Laura Bliss is a staff writer at CityLab, covering transportation, infrastructure, and the environment. She also authors MapLab, a biweekly newsletter about maps that reveal and shape urban spaces (subscribe here). Her work has appeared in the New York Times, The Atlantic, Los Angeles, GOOD, L.A. Review of Books, and beyond.
Education, good nutrition, and health care can attenuate some effects of the water crisis.
Loui Brezzel’s young son has autism, and she says his learning disabilities have gotten worse over the last six months. One of Leeanne Walters’ 5-year-old twins was recently diagnosed with ADHD. Melissa Mays says her 17-year-old son, a straight-A student, has been lately complaining of brain fog and memory loss.
These are just a few of the parents I’ve spoken with who’ve lived through the water crisis in Flint, watching their kids develop mental issues that weren’t there before the city switched its water supply to the corrosive Flint River in 2014. The percentage of children with elevated blood lead levels—at or higher than five mcg/dL—doubled from 2.4 to 4.9 percent between 2013 and 2015, according to research by Mona Hanna-Attisha at Flint’s Hurley Medical Center.
"I can't save my son," Walters thought when she found when the other twin had 6.5 micrograms of lead per deciliter of blood in his system. "But what about the rest of the kids in Flint?"
But some of the effects of the water crisis may be salvageable, at least from a public health perspective. While the Centers for Disease Control and Prevention stress that there is no “safe” level of lead for children, and studies have linked children’s lead exposure to behavioral disorders and lower IQs, experts like the University of Cincinnati neuropsychologist Kim Dietrich (who helped the CDC set its lead parameters) say that Flint children aren’t necessarily facing permanent mental damage. Scientific American reports:
… Dietrich and others say that children below 45 mcg/dL are generally not treated for lead poisoning and children at 15 mcg/dL and below are not likely to suffer lasting impacts of relatively short-term exposure like those experienced by the children of Flint. “We don’t like to see kids at 10[mcg/dL], because it indicates they’ve been exposed,” Dietrich says. “But after the water problem is remedied, the blood lead concentrations will fall back to background levels in six to 12 months.”

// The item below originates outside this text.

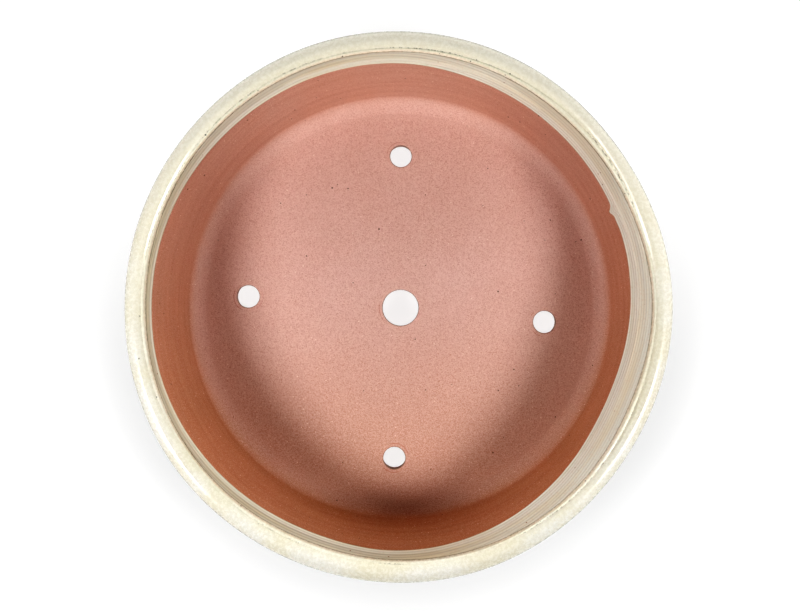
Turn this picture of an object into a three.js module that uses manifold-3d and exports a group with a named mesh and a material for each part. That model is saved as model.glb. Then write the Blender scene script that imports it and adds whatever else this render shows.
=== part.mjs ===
// A round, shallow bonsai pot: a red clay body that stands on three cloud feet, with a cream
// glaze outside, over the rolled rim and a little way down the inside. The pot was put together
// from a floor slab, a wall, a rim coil and three feet, and each coat of glaze lies on its clay.
// Units are millimetres and +Z is up. The origin is on the pot's axis, level with the soles of the feet.

import * as THREE from "three";
import { mergeVertices } from "three/addons/utils/BufferGeometryUtils.js";
import Module from "manifold-3d";

const wasm = await Module();
wasm.setup();

// Driving dimensions, over the glaze where a face is glazed.
const RIM_RADIUS = 150;
const POT_HEIGHT = 88;
const FOOT_HEIGHT = 14;
const FLOOR_THICKNESS = 8;
const GLAZE_THICKNESS = 0.8;
const BAND_THICKNESS = 0.6; // the inner glaze is the thinnest coat
const COAT_GAP = 0.02; // a hair's breadth between a coat of glaze and its clay
const FACETS = 60; // around the pot

// Inside of the wall: it leans out from a small cove at the floor.
const WALL_LEAN = THREE.MathUtils.degToRad(5.3);
const COVE_RADIUS = 8;
const COVE_CENTRE_RADIUS = 125.4;

// Outside of the wall: a round bottom corner, then a gentle belly up to the neck under the rim.
const CORNER_RADIUS = 16;
const CORNER_CENTRE_RADIUS = 128;
const CORNER_END = THREE.MathUtils.degToRad(-10); // where the corner's arc runs into the belly
const BELLY_HANDLE = 18; // length of the belly curve's handles
const NECK_RADIUS = 143.2;
const NECK_HEIGHT = 75.6;
const GLAZE_FOOT_LINE = THREE.MathUtils.degToRad(-62); // the outer glaze stops here on the corner's arc

// The rim is a round bead that slopes to a narrow ridge at its inner edge.
const BEAD_RADIUS = 5.8; // of the clay, without its glaze
const RIDGE_RADIUS = 138.2;
const RIDGE_BELOW_TOP = 2;
const CREASE_BELOW_TOP = 5; // the crease under the ridge, where the thin inner glaze starts
const BEVEL_BELOW_TOP = 7; // the inner edge of the bevelled joint between wall and rim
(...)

He adds, “There are very few studies done for very low levels of exposure. I have been researching this problem for over 30 years and there is nothing in the data that suggests that children will have negative impacts of short-term low-level exposure over the long term.”
That doesn’t mean Flint children aren’t at risk. One of the reasons it’s hard to link low-level lead exposure with long-term neurological problems is that there are tons of confounding factors, such as poverty, low-quality schools and housing, and a lack of good nutrition. These are things faced by many kids in Flint, where the poverty rate is 40 percent.
“The real problem is that the greatest burden [of lead exposure] generally falls on communities least equipped to deal with it, places that are already economically at the bottom of the food chain,” Stuart Shalat, director of the Division of Environmental Health at Georgia State University’s School of Public Health, told Scientific American. “What we need to focus on is doing everything we can to see that every child has the opportunity to develop to his or her potential.”
That means parents like Brezzel, Mays, and Walters can take some heart: If kids get the services and resources to help them combat the things that make them susceptible to lead’s effects, then this lead crisis shouldn’t define their destiny.
“[I]t's all about that other stuff that will promote healthy kids and child development,” Hanna-Attisha told M Live. That means access to early childhood education, which can help kids with development delays catch up with peers, nutritious diets full of iron, calcium, and Vitamin C, which can reduce lead absorption, and regular check-ups with pediatrician to catch problems early.
On its own, Flint lacks the resources it needs to ensure that all children get those services on a long-term—ideally, permanent—basis. That’s why it’s so essential that the city gets the funds it needs from state and federal lawmakers. Right now, a $100 million federal aid package is being held up in Congress by a Republican senator from Utah. Michigan Governor Rick Snyder has said he’s still waiting for the state legislature to approve another $165 million in aid for Flint.
And Flint will need even more than that. As WIRED put it, “There’s only one way for Flint to treat its lead poisoning problem: become the city its citizens always deserved.” That’s a huge transformation that residents are eager to undertake. And they’re still waiting for the support to do it.